After loading a file with the Open button, the input file information is displayed, and the other buttons become available:

_images/Capture1.png

Cost vector

  • Before clicking on the Count or Enumerate button, choose the desired cost vector.
  • All four numbers must be integers.
  • Floating point numbers will be rounded towards zero (3.6 becomes 3, -3.6 becomes -3).
  • Different cost vectors can be used, for example, across differents runs of the counting tasks, without needing to re-load the input file.

Tip

  • The file openning and saving dialogs have their own application-wide favorites list. The user can add a folder to the favorites list using drag and drop to have quicker access in the future.
  • Not sure what an option means? Most buttons and boxes have help messages (tooltip). These will appear when the mouse cursor moves over an item.

Counting

Basic usage

The user can check multiple boxes in Task then click on the Count button for the results to be printed directly in the Output area.

It is possible to save the on-screen text output to a file using the Save button.

Example

Here is the output of all four counting tasks on the example input:

===============
Job started at 2019-09-20 15:24:52
Cost vector: (-1, 1, 1, 1)
------
Task 1: Counting the number of solutions (cyclic or acyclic)...
Total number of solutions = 18
------
Task 2: Counting the number of solutions grouped by event vectors...
1: [8, 1, 6, 2] of size 4
2: [9, 1, 5, 4] of size 2
3: [9, 0, 6, 4] of size 4
4: [8, 0, 7, 2] of size 8
Total number of event vectors = 4
Total number of solutions = 18
------
Task 3: Counting the number of event partitions...
Total number of event partitions = 4
------
Task 4: Counting the number of CD equivalence classes...
Total number of strong equivalence classes = 4
------
Optimal cost = 1.0
------
Job finished at 2019-09-20 15:24:52
Time elapsed: 0.71 s
===============

Listing

Basic usage

Use the Enumerate button for listing solutions to a file that can be used for analysis or visualization. Unlike the Count button, it allows only one task box to be checked at a time.

After choosing the output file name, the user selects additional options, depending on the task. Once the additional options are confirmed, the computation starts automatically, and a progress bar pops out.
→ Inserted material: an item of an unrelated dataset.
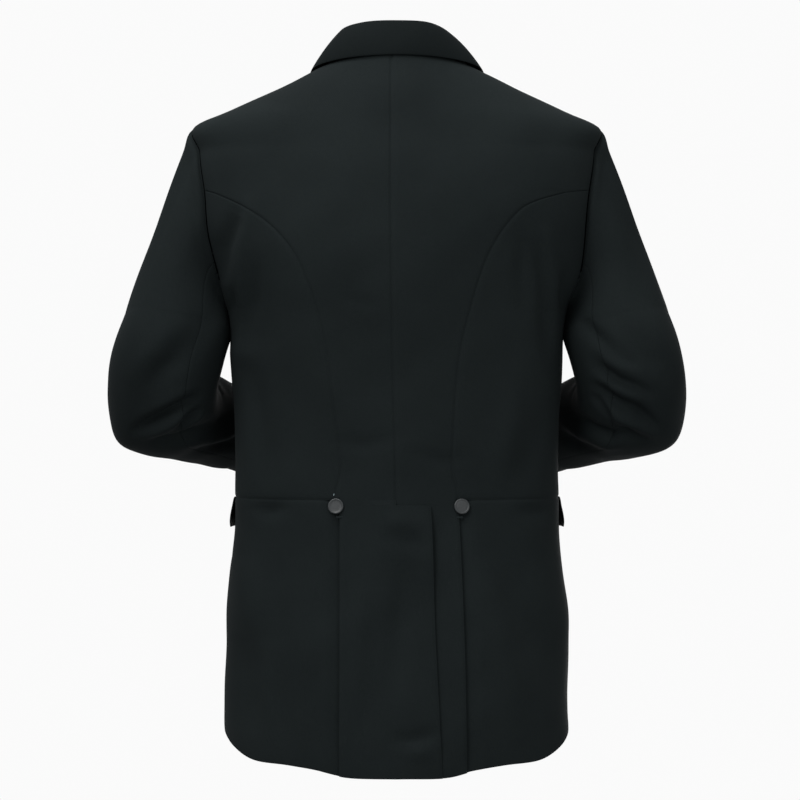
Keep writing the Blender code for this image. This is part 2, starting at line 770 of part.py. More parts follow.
def sleeve_grid(side):
    grid, loop_normals, convex = sleeve_rings(side)
    normals = ring_normals(grid)
    rows, columns = grid.shape[:2]
    for r in range(1, rows):
        for c in range(columns):
            grid[r, c] += normals[r, c] * crease_height(r / (rows - 1), c * 360 / columns, side)
    normals = ring_normals(grid)
    normals[0][convex] = loop_normals[convex]
    mirror = np.array((side, 1, 1))
    return grid * mirror, normals * mirror


def make_sleeves():
    for side, name in SIDES:
        grid, normals = sleeve_grid(side)
        count = grid.shape[1]
        pieces = (
            ("sleeve_top_", [c % count for c in range(FORE_SEAM - count, HIND_SEAM + 1)]),
            ("sleeve_under_", list(range(HIND_SEAM, FORE_SEAM + 1))),
        )
        for label, columns in pieces:
            part, part_normals = grid[:, columns].copy(), normals[:, columns]
            for edge, inner in ((0, 1), (-1, -2)):
                step = part[:, inner] - part[:, edge]
                part[:, edge] += step / np.linalg.norm(step, axis=1, keepdims=True) * SLEEVE_SEAM
            wall(label + name, part, part_normals, cloth_material(label + name))


# Buttons

def make_button(name, centre, normal, radius):
    """A flat disc with a rounded rim and a slightly dished face, turned round its own axis."""
    normal = normal / np.linalg.norm(normal)
    side_way = np.cross((0, 0, 1.0), normal)
    side_way /= np.linalg.norm(side_way)
    up_way = np.cross(normal, side_way)
    steps = BUTTON_STEPS
    vertices = []
    for part, rise in BUTTON_PROFILE:
        for i in range(steps):
            turn = 2 * math.pi * i / steps
            spot = side_way * math.cos(turn) + up_way * math.sin(turn)
            vertices.append(centre + spot * radius * part + normal * BUTTON_HIGH * rise)
    faces = [tuple(range(steps))[::-1]]
    for ring in range(len(BUTTON_PROFILE) - 1):
        for i in range(steps):
            a, b = ring * steps + i, ring * steps + (i + 1) % steps
            faces.append((a, b, b + steps, a + steps))
    faces.append(tuple(range((len(BUTTON_PROFILE) - 1) * steps, len(BUTTON_PROFILE) * steps)))
    closed_object(name, vertices, faces, button_material(name))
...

It is possible to stop the computation at anytime by closing the progress bar (the program may freeze for a few seconds).

Note that the on-screen text output (human-readable trace of computational tasks) can still be saved using the Save button.

Options for tasks T1 and T2

The output is in the same format as the output of EUCALPYT. And just like in EUCALPYT, the user can choose the maximum number of solutions that she likes to generate.

For the task T1 (all optimal reconciliations) only, it is possible to keep only the acyclic reconciliations.

Here is an example of the on-screen output when this option is chosen, for another input file and cost vector (0,1,1,1):

===============
Job started at 2019-09-20 19:40:04
Cost vector: (0, 1, 1, 1)
Task 1: Enumerate acyclic solutions...
------
Number of acyclic solutions = 144 out of 184
Optimal cost = 11.0
Output written to C:/Users/Public/Test/output.txt
------
Job finished at 2019-09-20 19:40:05
Time elapsed: 0.63 s
===============

Options for tasks T3 and T4

There are two output types:

_images/Capture2.png

Labels only

If the first output type “labels only” is chosen, the result will be compatible with the new visualization tool Capybara Viewer.

Task T3: Each event partition is represented by the assignment, to each internal symbiont node, of one of the three events.

Task T4: Each CD-equivalence class is represented by the assignment, to each internal symbiont node, of one of the three events, and the assignment of a host hame to each symbiont node with non-host-switch event.

Reconciliation

If the second output type “reconciliation” is chosen, the result will be compatible with the the original viewer for EUCALPYT.

Note that in this case, the output is only one reconciliation chosen arbitrarily among the potentially many (cyclic or acyclic) reconciliations having the same event partition or belonging in the same CD-equivalence class.